To be fair, the Zambian government, at the nadir of the copper market and seeing majors such as Anglo American withdraw, and concerned by a lack of progress over privatization of key assets bent over backwards to create a more than favorable environment to attract investors. That worked, but when copper prices soared the government, seeing too little of the industry’s profits reach its coffers, passed ill considered legislation that effectively amounted to a permanent windfall tax which assumed copper prices would always be high. It also failed to take into account that quite a lot is asked of operators which to varying degrees take on quazi-state roles in providing infrastructure, health care and other facilities to the communities where they operate.
The result was predictable; it inhibited new investments. Some of Zambia’s legislators admitted privately that the legislation passed had been poor and the downturn has given them the excuse to reverse this while saving face. Perhaps of more concern is that Zambian politicians said government was looking to nationalize the troubled Luanshya project owned by a junior aiming for mid-tier status. Both the taxation and speed with which talk of nationalization occurred in a good mining destination such as Zambia, where authorities are approachable and amenable to discussion, illustrates some of the cracks in Africa’s mining industry governance and policy formulation.
While one could wish Zambia’s policy makers showed more wisdom at times, Zambia remains a peaceful country seeking to make the best use of its resources, and the policy debates must be seen in that context. These are mere cracks and should not be correlated with the deeper cracks represented by the kleptocracy that Guinea was under its previous ruler, where democracy is particularly shallow, and where a military led government says ‘trust us.’ And nor should it be compared with the continent’s hot spots where the cracks have turned into chasms; an obvious example being the failing state of Zimbabwe where a malicious dictator clings to power, aided by the dismal response by the region’s member states on issues of good governance. If any country represents the risks that Africa still poses, it is Zimbabwe, which once had one of the most diversified and successful mining industries on the continent, and which hosts the world’s second largest platinum resource. It is now a country where soldiers sent by Robert Mugabe and his cronies are reported to be managing forced labor mining of diamond deposits, a-la-Blood Diamonds.

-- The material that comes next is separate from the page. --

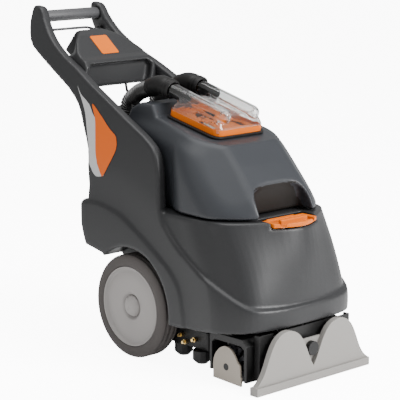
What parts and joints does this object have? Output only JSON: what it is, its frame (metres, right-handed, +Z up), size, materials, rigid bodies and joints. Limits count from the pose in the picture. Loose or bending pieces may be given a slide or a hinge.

However, while the latter is a bad sign for the continent and there was increasing enthusiasm for themes like dubious changing of the rules through the reviews of mining contracts before the economic slowdown put paid to some of that, Africa is diverse. One should not discredit Botswana’s diamond sector because of Angola’s more opaque and difficult environment. And even in a single country, the circumstances vary greatly. One should not disdain a large copper project in the Kantanga province of the DRC because of the strife affecting troubled coltan and gold projects in the north-east of the country which is overrun with warring factions. The past decades’ gains made by the mining sector in Africa won’t be reversed but individual countries and locations do remind us of the risk.